Using the data below, copy each line that includes the word "shown".
==== Record excerpts ====
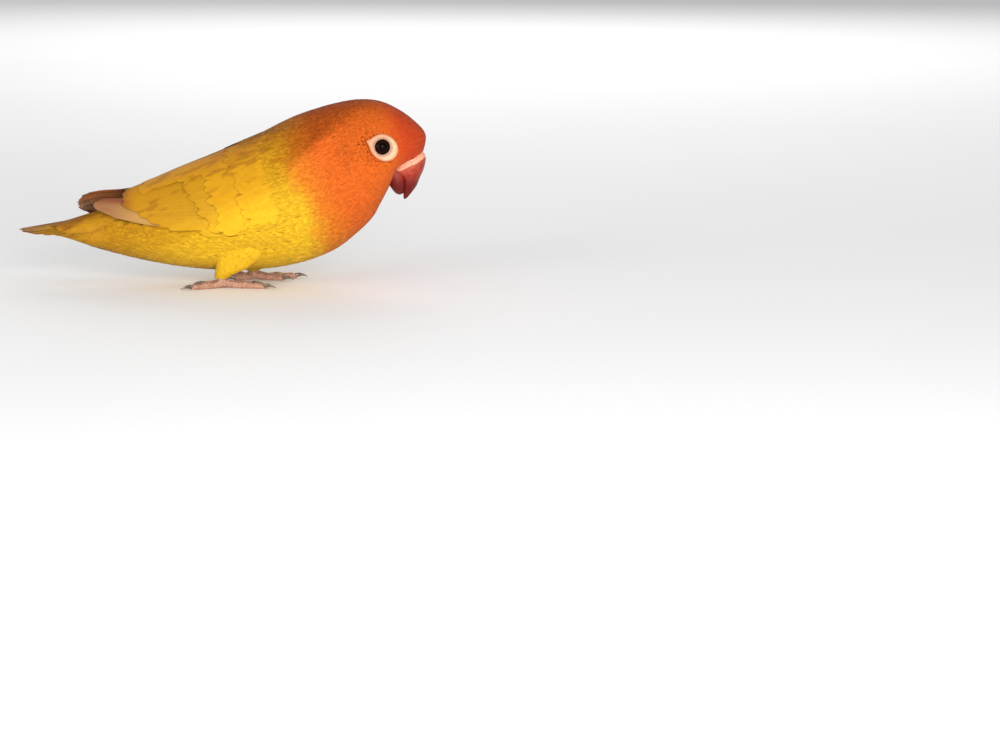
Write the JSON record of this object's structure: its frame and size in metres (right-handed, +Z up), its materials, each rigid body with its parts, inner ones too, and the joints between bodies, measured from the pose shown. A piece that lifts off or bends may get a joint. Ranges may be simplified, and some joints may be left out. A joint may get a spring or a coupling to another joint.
{
  "type": "fischer's lovebird, yellow form",
  "caption": "Life-size still model of a small yellow lovebird with an orange head, white eye rings, a red hooked bill, folded wings and a short tail, crouched on its feet.",
  "frame": {"origin": "on the floor below the middle of the bird's length and width", "axes": "+X towards the bill, +Y to the bird's left, +Z up; the picture is seen along +Y, from the bird's right"},
  "size_m": [0.1408, 0.0408, 0.064],
  "materials": {
    "yellow_feathers": "soft overlapping feathers, matt with a slight silky sheen",
    "orange_feathers": "short dense feathers, matt",
    "tail_feathers": "smooth vanes with a pale pinkish tip",
    "bare_skin": "fleshy, finely wrinkled bare skin",
    "bill": "satin horn",
    "eye": "wet gloss",
    "foot_skin": "small scales, dry",
    "claw": "satin horn"
  },
  "bodies": {
    "root": {"torso": "yellow_feathers", "neck": "orange_feathers", "head": "orange_feathers", "cere": "bare_skin", "upper_bill": "bill", "lower_bill": "bill", "tail": "tail_feathers", "upper_tail_coverts": "yellow_feathers", "under_tail_coverts": "yellow_feathers", "wing_left": "yellow_feathers", "eye_left": "eye", "eye_ring_left": "bare_skin", "thigh_left": "yellow_feathers", "foot_left": "foot_skin", "claw_left_1": "claw", "claw_left_2": "claw", "claw_left_3": "claw", "claw_left_4": "claw", "wing_right": "yellow_feathers", "eye_right": "eye", "eye_ring_right": "bare_skin", "thigh_right": "yellow_feathers", "foot_right": "foot_skin", "claw_right_1": "claw", "claw_right_2": "claw", "claw_right_3": "claw", "claw_right_4": "claw"}
  },
  "joints": []
}
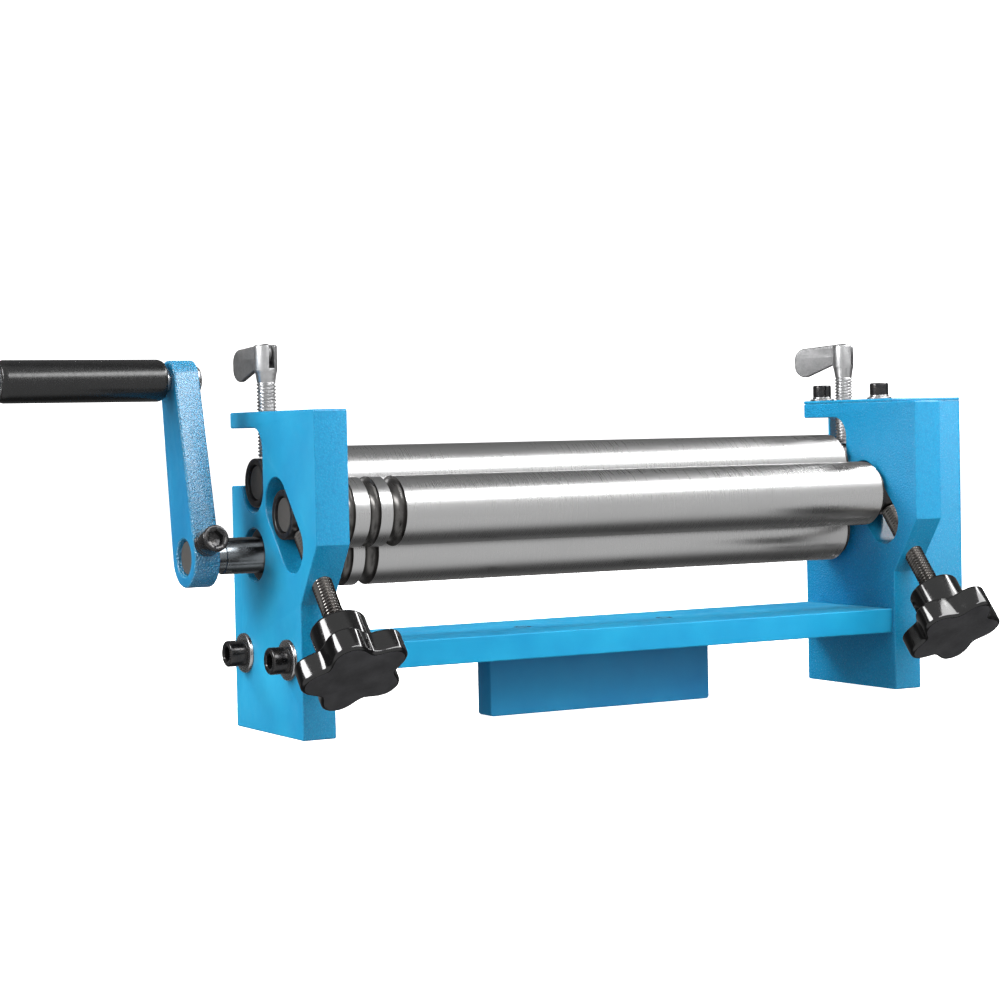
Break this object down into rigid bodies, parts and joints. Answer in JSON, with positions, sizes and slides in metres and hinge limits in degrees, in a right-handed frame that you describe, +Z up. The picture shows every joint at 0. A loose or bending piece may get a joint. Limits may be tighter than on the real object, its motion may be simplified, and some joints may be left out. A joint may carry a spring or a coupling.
{
  "type": "slip roll machine",
  "caption": "Bench slip roll for curving sheet metal, with a geared pinch roll pair, an adjustable front forming roll, wire grooves and a hand crank.",
  "frame": {"origin": "on the bench surface, midway between the side frames and midway along the feet from front to back", "axes": "+X along the rolls from the crank end to the gear end, +Y to the back, +Z up"},
  "size_m": [0.4834, 0.1325, 0.1751],
  "materials": {
    "frame_paint": "mid blue paint, smooth on the outer faces, hammered on the edges",
    "bar_paint": "mid blue hammered paint",
    "cover_paint": "mid blue hammered paint on sheet steel",
    "roll_steel": "ground steel",
    "bush_steel": "blackened steel",
    "gear_steel": "oiled steel",
    "black_oxide": "black oxide",
    "zinc": "bright zinc plating",
    "knob_plastic": "glossy moulded phenolic",
    "grip_plastic": "satin moulded plastic"
  },
  "bodies": {
    "base": {"left_frame": "frame_paint", "right_frame": "frame_paint", "crossbar": "bar_paint", "vise_bar": "bar_paint", "vise_bar_screws": "black_oxide", "frame_bolts": "black_oxide", "frame_washers": "zinc", "gear_cover": "cover_paint", "cover_screws": "black_oxide", "cover_washers": "zinc", "lower_bush_left": "bush_steel", "lower_bush_right": "bush_steel"},
    "drive": {"lower_roll": "roll_steel", "lower_gear": "gear_steel", "lower_gear_key": "gear_steel", "lower_gear_ring": "black_oxide", "crank_arm": "frame_paint", "crank_screw": "black_oxide", "crank_washers": "zinc", "handle_bolt": "zinc"},
    "grip": {"handle_grip": "grip_plastic"},
    "upper_carriage": {"upper_bush_left": "bush_steel", "upper_bush_right": "bush_steel"},
    "pinch_roll": {"upper_roll": "roll_steel", "upper_gear": "gear_steel", "upper_gear_key": "gear_steel", "upper_gear_ring": "black_oxide"},
    "thumb_left": {"thumb_screw_left": "zinc", "leaf_pin_left": "zinc"},
    "thumb_right": {"thumb_screw_right": "zinc", "leaf_pin_right": "zinc"},
    "leaf_left": {"leaf_left": "zinc"},
    "leaf_right": {"leaf_right": "zinc"},
    "front_carriage": {"front_bush_left": "bush_steel", "front_bush_right": "bush_steel"},
    "forming_roll": {"front_roll": "roll_steel"},
    "knob_left": {"star_knob_left": "knob_plastic", "knob_screw_left": "black_oxide"},
    "knob_right": {"star_knob_right": "knob_plastic", "knob_screw_right": "black_oxide"}
  },
  "joints": [
    {"name": "crank_turn", "type": "hinge", "parent": "base", "child": "drive", "pos_m": [0, 0.0125, 0.0798], "axis": [1, 0, 0], "continuous": true},
    {"name": "grip_turn", "type": "hinge", "parent": "drive", "child": "grip", "pos_m": [-0.2428, 0.02736, 0.15922], "axis": [1, 0, 0], "continuous": true},
    {"name": "upper_lift", "type": "slide", "parent": "base", "child": "upper_carriage", "axis": [0, 0, 1], "range_m": [0, 0.003]},
    {"name": "pinch_roll_turn", "type": "hinge", "parent": "upper_carriage", "child": "pinch_roll", "pos_m": [0, 0.0125, 0.1123], "axis": [1, 0, 0], "continuous": true},
    {"name": "front_slide", "type": "slide", "parent": "base", "child": "front_carriage", "axis": [0, -0.6428, -0.766], "range_m": [0, 0.0175]},
    {"name": "forming_roll_turn", "type": "hinge", "parent": "front_carriage", "child": "forming_roll", "pos_m": [0, -0.01688, 0.09841], "axis": [1, 0, 0], "continuous": true},
    {"name": "thumb_left_turn", "type": "hinge", "parent": "upper_carriage", "child": "thumb_left", "pos_m": [-0.1629, 0.0125, 0.15], "axis": [0, 0, 1], "range_deg": [0, 681]},
    {"name": "leaf_left_swing", "type": "hinge", "parent": "thumb_left", "child": "leaf_left", "pos_m": [-0.1629, 0.0125, 0.1709], "axis": [0.9903, 0.1392, 0], "range_deg": [0, 190]},
    {"name": "knob_left_turn", "type": "hinge", "parent": "front_carriage", "child": "knob_left", "pos_m": [-0.1629, -0.01688, 0.09841], "axis": [0, -0.6428, -0.766], "range_deg": [0, 3970]},
    {"name": "thumb_right_turn", "type": "hinge", "parent": "upper_carriage", "child": "thumb_right", "pos_m": [0.1629, 0.0125, 0.15], "axis": [0, 0, 1], "range_deg": [0, 681]},
    {"name": "leaf_right_swing", "type": "hinge", "parent": "thumb_right", "child": "leaf_right", "pos_m": [0.1629, 0.0125, 0.1709], "axis": [0.8704, 0.4924, 0], "range_deg": [0, 190]},
    {"name": "knob_right_turn", "type": "hinge", "parent": "front_carriage", "child": "knob_right", "pos_m": [0.1629, -0.01688, 0.09841], "axis": [0, -0.6428, -0.766], "range_deg": [0, 3970]}
  ],
  "couplings": [
    {"joint": "pinch_roll_turn", "follows": "crank_turn", "ratio": -1},
    {"joint": "thumb_left_turn", "follows": "upper_lift", "rad_per_m": 3957.9},
    {"joint": "thumb_right_turn", "follows": "upper_lift", "rad_per_m": 3957.9},
    {"joint": "knob_left_turn", "follows": "front_slide", "rad_per_m": 3957.9},
    {"joint": "knob_right_turn", "follows": "front_slide", "rad_per_m": 3957.9}
  ]
}
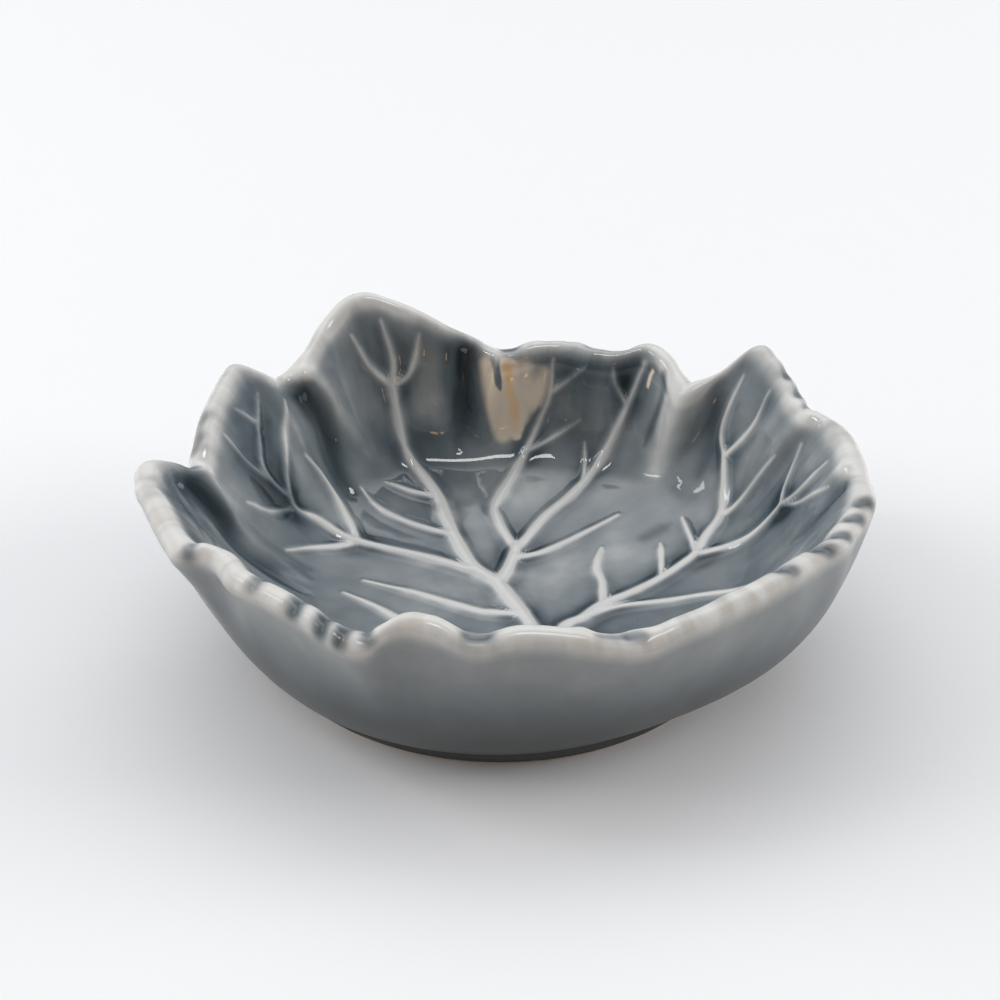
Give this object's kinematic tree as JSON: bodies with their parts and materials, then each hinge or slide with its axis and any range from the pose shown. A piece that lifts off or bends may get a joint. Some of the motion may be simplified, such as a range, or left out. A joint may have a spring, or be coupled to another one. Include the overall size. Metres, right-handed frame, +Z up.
{
  "type": "leaf-shaped dish",
  "caption": "Shallow glazed earthenware dish shaped as a cabbage leaf, with raised veins, a lobed crimped rim and a foot ring.",
  "frame": {"origin": "centre of the leaf's outline in plan, on the plane that the foot ring stands on", "axes": "+Z up out of the dish; +X along the dish's longest width, towards the broad right lobe; -Y towards the leaf's stalk"},
  "size_m": [0.16, 0.1374, 0.0496],
  "materials": {
    "clay_body": "bare fired buff earthenware, matt",
    "glaze_coat": "glossy translucent blue-grey glaze, pooled dark in the hollows and pale where it thins on veins and rim",
    "base_glaze": "glossy blue-grey glaze"
  },
  "bodies": {
    "root": {"clay_body": "clay_body", "glaze_coat": "glaze_coat", "base_glaze": "base_glaze"}
  },
  "joints": []
}
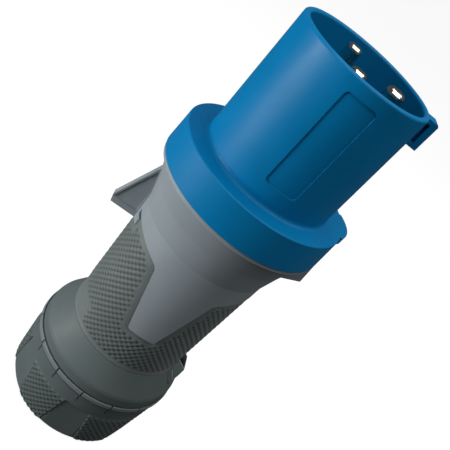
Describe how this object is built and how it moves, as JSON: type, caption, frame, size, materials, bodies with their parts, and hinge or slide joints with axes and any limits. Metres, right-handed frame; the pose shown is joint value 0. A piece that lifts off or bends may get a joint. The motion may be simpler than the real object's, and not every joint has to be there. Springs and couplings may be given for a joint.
{
  "type": "industrial pin and sleeve plug",
  "caption": "Round sleeved plug with a keyed blue sleeve, domed contact pins, a tapered rubber grip and a screwed cable gland nut.",
  "frame": {"origin": "centre of the cable entry, in the end face of the gland nut that the plug stands on", "axes": "+Z along the plug from the cable end to the mouth of the sleeve, +X towards the key and the earth pin"},
  "size_m": [0.1006, 0.0936, 0.252],
  "materials": {
    "blue_plastic": "satin moulded thermoplastic",
    "carrier_plastic": "satin moulded thermoplastic",
    "grey_plastic": "satin moulded thermoplastic",
    "ring_plastic": "satin moulded thermoplastic",
    "dark_plastic": "fine spark-eroded texture",
    "claw_plastic": "satin moulded thermoplastic",
    "slide_plastic": "satin moulded thermoplastic",
    "grip_rubber": "matte, dimpled",
    "seal_rubber": "matte",
    "nickel_contact": "nickel plated, polished",
    "screw_steel": "zinc plated",
    "plate_steel": "stamped stainless",
    "spring_steel": "folded spring strip"
  },
  "bodies": {
    "plug_body": {"front_sleeve": "blue_plastic", "pin_carrier": "carrier_plastic", "earth_pin": "nickel_contact", "line_pin": "nickel_contact", "neutral_pin": "nickel_contact", "pilot_pin": "nickel_contact", "earth_clamp_screws": "screw_steel", "line_clamp_screws": "screw_steel", "neutral_clamp_screws": "screw_steel", "pilot_clamp_screw": "screw_steel", "carrier_screws": "screw_steel", "earth_clamp_plate": "plate_steel", "line_clamp_plate": "plate_steel", "neutral_clamp_plate": "plate_steel", "housing_seal": "seal_rubber", "cable_seal": "seal_rubber", "rear_housing": "grey_plastic", "index_ring": "ring_plastic", "grip_cover": "grip_rubber", "gland_collar": "dark_plastic", "clamp_claws": "claw_plastic", "lock_spring": "spring_steel"},
    "press_ring": {"press_ring": "claw_plastic"},
    "gland_nut": {"gland_nut": "dark_plastic"},
    "lock_slide": {"lock_slide": "slide_plastic"}
  },
  "joints": [
    {"name": "press_ring_slide", "type": "slide", "parent": "plug_body", "child": "press_ring", "axis": [0, 0, -1], "range_m": [0, 0.01]},
    {"name": "gland_nut_turn", "type": "hinge", "parent": "press_ring", "child": "gland_nut", "pos_m": [0, 0, 0], "axis": [0, 0, -1], "range_deg": [0, 900]},
    {"name": "lock_slide_travel", "type": "slide", "parent": "plug_body", "child": "lock_slide", "axis": [0, 0, 1], "range_m": [0, 0.003], "stiffness_N_per_m": 500, "springref_m": -0.004, "deforming": ["lock_spring"]}
  ],
  "couplings": [
    {"joint": "press_ring_slide", "follows": "gland_nut_turn", "m_per_rad": 0.00063661}
  ]
}
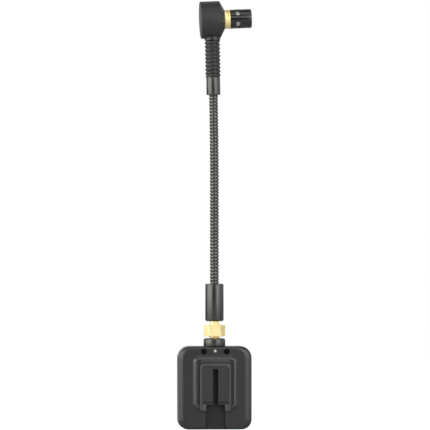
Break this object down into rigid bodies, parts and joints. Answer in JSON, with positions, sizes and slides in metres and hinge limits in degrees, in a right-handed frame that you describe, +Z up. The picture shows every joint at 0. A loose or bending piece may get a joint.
====
# Written answer
Write the JSON record of this object's structure: its frame and size in metres (right-handed, +Z up), its materials, each rigid body with its parts, inner ones too, and the joints between bodies, measured from the pose shown. A piece that lifts off or bends may get a joint. Ranges may be simplified, and some joints may be left out. A joint may get a spring or a coupling to another joint.
Give this object's kinematic tree as JSON: bodies with their parts and materials, then each hinge or slide with its axis and any range from the pose shown. A piece that lifts off or bends may get a joint. Some of the motion may be simplified, such as a range, or left out. A joint may have a spring, or be coupled to another one. Include the overall size. Metres, right-handed frame, +Z up.
Describe how this object is built and how it moves, as JSON: type, caption, frame, size, materials, bodies with their parts, and hinge or slide joints with axes and any limits. Metres, right-handed frame; the pose shown is joint value 0. A piece that lifts off or bends may get a joint. The motion may be simpler than the real object's, and not every joint has to be there. Springs and couplings may be given for a joint.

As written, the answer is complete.